- _DATA EXTRACT_:
===============
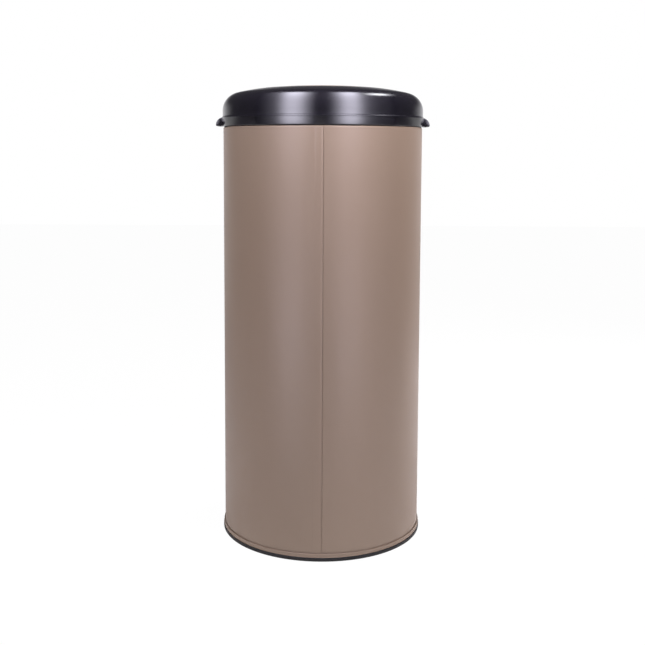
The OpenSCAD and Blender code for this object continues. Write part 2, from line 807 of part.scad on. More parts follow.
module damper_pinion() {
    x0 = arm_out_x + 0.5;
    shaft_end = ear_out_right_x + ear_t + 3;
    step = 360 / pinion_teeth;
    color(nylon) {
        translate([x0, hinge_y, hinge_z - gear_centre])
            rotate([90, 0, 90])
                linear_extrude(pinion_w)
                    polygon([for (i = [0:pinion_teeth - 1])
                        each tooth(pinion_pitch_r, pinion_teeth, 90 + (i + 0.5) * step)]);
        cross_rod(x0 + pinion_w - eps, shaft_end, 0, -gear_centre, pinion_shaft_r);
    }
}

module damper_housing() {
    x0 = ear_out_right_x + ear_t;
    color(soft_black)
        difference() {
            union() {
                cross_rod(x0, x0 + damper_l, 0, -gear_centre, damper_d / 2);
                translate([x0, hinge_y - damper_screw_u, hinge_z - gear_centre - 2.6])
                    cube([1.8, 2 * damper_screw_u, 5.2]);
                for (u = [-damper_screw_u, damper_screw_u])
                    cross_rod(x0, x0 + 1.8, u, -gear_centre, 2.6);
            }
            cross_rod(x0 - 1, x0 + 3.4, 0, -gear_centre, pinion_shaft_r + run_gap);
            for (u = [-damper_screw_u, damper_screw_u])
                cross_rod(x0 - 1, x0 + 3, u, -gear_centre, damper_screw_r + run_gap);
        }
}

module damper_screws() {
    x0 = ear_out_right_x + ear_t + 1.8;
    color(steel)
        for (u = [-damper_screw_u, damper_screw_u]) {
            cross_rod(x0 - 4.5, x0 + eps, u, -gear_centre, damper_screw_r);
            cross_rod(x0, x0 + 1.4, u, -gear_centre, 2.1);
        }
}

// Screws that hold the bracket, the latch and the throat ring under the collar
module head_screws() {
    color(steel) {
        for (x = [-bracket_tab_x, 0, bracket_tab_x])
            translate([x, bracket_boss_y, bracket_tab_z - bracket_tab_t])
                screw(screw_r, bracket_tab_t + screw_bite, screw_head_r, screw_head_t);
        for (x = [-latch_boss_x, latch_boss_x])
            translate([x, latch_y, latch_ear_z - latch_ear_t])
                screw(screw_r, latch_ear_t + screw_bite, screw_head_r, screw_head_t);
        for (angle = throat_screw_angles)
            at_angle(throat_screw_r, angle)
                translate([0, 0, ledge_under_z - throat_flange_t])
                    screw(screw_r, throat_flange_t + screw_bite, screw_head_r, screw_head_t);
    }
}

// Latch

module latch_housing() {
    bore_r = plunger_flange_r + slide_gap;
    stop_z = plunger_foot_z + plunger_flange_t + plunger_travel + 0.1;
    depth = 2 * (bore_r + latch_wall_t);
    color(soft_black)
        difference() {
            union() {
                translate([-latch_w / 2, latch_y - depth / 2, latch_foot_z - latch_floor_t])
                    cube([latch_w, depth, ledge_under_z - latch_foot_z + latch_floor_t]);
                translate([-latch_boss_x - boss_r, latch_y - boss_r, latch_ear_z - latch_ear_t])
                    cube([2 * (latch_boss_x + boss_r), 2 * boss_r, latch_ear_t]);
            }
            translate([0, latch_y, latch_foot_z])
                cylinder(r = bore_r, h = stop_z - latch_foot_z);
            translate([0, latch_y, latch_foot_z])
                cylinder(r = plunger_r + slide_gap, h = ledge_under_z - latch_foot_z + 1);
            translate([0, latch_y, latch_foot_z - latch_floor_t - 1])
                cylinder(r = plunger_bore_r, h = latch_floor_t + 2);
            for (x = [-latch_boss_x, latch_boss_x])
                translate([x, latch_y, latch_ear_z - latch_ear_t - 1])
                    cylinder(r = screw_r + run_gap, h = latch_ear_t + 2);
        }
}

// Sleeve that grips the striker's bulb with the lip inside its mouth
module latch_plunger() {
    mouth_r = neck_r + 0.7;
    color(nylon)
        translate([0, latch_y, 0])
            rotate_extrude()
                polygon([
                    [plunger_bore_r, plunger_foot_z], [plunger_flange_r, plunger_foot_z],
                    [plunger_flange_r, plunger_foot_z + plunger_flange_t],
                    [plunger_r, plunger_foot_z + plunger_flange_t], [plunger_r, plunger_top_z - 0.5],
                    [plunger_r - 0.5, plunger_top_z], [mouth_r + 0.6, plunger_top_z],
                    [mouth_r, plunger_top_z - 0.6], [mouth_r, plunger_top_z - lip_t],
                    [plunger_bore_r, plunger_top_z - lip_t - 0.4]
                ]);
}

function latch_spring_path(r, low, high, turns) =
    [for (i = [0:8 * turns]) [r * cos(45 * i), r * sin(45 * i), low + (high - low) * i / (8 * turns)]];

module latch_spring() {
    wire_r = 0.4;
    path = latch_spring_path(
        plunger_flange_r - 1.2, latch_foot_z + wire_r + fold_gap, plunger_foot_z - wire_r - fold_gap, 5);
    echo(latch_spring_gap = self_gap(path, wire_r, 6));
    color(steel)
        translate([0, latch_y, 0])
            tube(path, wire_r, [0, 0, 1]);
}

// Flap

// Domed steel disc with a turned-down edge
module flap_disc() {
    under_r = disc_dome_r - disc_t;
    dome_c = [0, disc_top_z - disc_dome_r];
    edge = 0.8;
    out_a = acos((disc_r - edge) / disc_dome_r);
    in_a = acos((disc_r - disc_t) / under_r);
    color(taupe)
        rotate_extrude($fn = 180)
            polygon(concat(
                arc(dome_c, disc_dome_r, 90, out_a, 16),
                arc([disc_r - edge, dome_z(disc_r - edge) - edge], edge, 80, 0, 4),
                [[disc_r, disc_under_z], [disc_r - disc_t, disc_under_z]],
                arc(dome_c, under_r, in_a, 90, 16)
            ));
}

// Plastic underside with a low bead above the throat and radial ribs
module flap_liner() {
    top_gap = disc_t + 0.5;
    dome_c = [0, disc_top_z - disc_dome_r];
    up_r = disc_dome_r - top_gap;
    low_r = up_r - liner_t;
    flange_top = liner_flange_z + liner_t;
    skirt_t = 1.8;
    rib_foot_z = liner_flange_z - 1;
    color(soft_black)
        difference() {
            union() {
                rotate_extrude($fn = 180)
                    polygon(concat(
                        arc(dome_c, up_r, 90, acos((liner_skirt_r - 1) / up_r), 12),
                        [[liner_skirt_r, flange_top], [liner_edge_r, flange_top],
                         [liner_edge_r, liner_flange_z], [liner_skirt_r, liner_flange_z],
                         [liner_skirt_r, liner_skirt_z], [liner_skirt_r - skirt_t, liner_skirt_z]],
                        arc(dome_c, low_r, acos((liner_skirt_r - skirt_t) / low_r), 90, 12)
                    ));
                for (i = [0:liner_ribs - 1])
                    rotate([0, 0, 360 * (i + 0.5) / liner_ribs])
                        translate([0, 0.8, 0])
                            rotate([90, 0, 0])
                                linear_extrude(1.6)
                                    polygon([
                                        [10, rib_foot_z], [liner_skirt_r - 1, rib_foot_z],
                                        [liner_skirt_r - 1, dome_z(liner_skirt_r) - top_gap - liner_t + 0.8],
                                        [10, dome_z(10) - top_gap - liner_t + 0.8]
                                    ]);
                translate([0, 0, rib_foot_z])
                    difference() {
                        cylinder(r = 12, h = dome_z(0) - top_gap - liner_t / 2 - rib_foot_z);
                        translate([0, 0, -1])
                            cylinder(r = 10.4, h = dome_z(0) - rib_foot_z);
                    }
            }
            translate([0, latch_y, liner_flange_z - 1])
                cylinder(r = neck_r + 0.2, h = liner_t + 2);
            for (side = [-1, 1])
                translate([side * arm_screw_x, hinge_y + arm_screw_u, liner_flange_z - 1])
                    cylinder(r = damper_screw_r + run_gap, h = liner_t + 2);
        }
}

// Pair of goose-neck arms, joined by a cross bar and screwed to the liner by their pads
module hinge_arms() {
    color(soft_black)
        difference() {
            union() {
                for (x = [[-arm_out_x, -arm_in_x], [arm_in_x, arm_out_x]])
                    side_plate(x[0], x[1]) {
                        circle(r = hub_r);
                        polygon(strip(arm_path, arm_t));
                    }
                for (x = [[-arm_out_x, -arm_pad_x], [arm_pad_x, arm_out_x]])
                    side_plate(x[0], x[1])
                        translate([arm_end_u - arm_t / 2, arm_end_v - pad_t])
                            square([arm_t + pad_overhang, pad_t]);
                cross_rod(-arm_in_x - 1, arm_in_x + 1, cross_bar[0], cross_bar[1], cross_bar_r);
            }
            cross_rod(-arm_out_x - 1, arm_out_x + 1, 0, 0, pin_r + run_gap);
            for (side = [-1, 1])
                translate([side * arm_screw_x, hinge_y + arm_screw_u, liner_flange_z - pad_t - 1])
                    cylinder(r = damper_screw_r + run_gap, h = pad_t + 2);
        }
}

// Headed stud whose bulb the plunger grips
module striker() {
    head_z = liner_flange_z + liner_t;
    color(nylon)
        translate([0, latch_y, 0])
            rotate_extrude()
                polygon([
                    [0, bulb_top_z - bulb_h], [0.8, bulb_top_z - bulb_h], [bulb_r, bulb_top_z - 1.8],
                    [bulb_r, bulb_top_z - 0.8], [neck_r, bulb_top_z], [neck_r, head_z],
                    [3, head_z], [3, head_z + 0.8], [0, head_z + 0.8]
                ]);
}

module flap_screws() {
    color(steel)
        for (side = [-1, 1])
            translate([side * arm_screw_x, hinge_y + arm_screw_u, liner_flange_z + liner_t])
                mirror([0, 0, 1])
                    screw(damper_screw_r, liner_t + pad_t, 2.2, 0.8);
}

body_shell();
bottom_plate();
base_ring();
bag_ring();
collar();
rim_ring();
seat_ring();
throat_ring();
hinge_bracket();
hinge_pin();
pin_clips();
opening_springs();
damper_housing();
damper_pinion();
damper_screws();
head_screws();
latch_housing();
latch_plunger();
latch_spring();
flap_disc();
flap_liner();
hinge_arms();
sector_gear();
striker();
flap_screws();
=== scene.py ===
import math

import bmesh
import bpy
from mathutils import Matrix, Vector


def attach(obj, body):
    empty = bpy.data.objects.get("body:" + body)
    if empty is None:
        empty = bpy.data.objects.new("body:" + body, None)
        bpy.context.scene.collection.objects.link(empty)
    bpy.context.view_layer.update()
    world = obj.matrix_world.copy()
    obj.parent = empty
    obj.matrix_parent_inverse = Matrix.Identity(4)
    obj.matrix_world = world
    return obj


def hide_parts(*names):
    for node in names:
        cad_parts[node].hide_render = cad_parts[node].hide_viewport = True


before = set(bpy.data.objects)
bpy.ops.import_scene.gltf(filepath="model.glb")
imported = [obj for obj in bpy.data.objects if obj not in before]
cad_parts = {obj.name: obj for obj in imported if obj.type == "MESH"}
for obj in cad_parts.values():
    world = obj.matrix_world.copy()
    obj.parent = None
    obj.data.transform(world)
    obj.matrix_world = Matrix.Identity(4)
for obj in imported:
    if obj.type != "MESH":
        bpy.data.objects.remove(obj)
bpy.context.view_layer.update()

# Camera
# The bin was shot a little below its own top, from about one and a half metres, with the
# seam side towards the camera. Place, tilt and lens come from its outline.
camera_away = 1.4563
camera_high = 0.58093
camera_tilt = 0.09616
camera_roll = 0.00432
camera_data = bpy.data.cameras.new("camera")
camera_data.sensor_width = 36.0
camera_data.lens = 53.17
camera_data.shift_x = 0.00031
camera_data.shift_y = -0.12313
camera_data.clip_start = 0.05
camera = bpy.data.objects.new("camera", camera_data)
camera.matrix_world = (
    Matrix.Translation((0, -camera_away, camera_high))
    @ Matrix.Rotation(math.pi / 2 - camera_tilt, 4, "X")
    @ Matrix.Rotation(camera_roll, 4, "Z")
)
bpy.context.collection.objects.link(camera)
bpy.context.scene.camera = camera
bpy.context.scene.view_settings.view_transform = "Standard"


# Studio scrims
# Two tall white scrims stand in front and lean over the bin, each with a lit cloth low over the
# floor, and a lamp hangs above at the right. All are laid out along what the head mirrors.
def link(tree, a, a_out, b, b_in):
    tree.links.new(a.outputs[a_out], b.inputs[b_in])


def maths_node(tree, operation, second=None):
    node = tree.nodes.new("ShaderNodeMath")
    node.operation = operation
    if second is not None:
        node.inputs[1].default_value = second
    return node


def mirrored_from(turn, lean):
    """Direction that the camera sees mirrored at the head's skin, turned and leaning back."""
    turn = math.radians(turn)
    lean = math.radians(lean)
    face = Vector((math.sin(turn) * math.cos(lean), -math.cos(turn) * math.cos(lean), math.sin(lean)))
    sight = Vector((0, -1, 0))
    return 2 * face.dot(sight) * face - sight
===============
- _EXERCISE REQUIREMENTS_:
Transcribe precisely the lines between the one that contains "body_shell();" and the one that contains "cad_parts[node].hide_render = cad_parts[node].hide_viewport", counting those two lines as part of the range.

- _FULL SOLUTION_:
body_shell();
bottom_plate();
base_ring();
bag_ring();
collar();
rim_ring();
seat_ring();
throat_ring();
hinge_bracket();
hinge_pin();
pin_clips();
opening_springs();
damper_housing();
damper_pinion();
damper_screws();
head_screws();
latch_housing();
latch_plunger();
latch_spring();
flap_disc();
flap_liner();
hinge_arms();
sector_gear();
striker();
flap_screws();
=== scene.py ===
import math

import bmesh
import bpy
from mathutils import Matrix, Vector


def attach(obj, body):
    empty = bpy.data.objects.get("body:" + body)
    if empty is None:
        empty = bpy.data.objects.new("body:" + body, None)
        bpy.context.scene.collection.objects.link(empty)
    bpy.context.view_layer.update()
    world = obj.matrix_world.copy()
    obj.parent = empty
    obj.matrix_parent_inverse = Matrix.Identity(4)
    obj.matrix_world = world
    return obj


def hide_parts(*names):
    for node in names:
        cad_parts[node].hide_render = cad_parts[node].hide_viewport = True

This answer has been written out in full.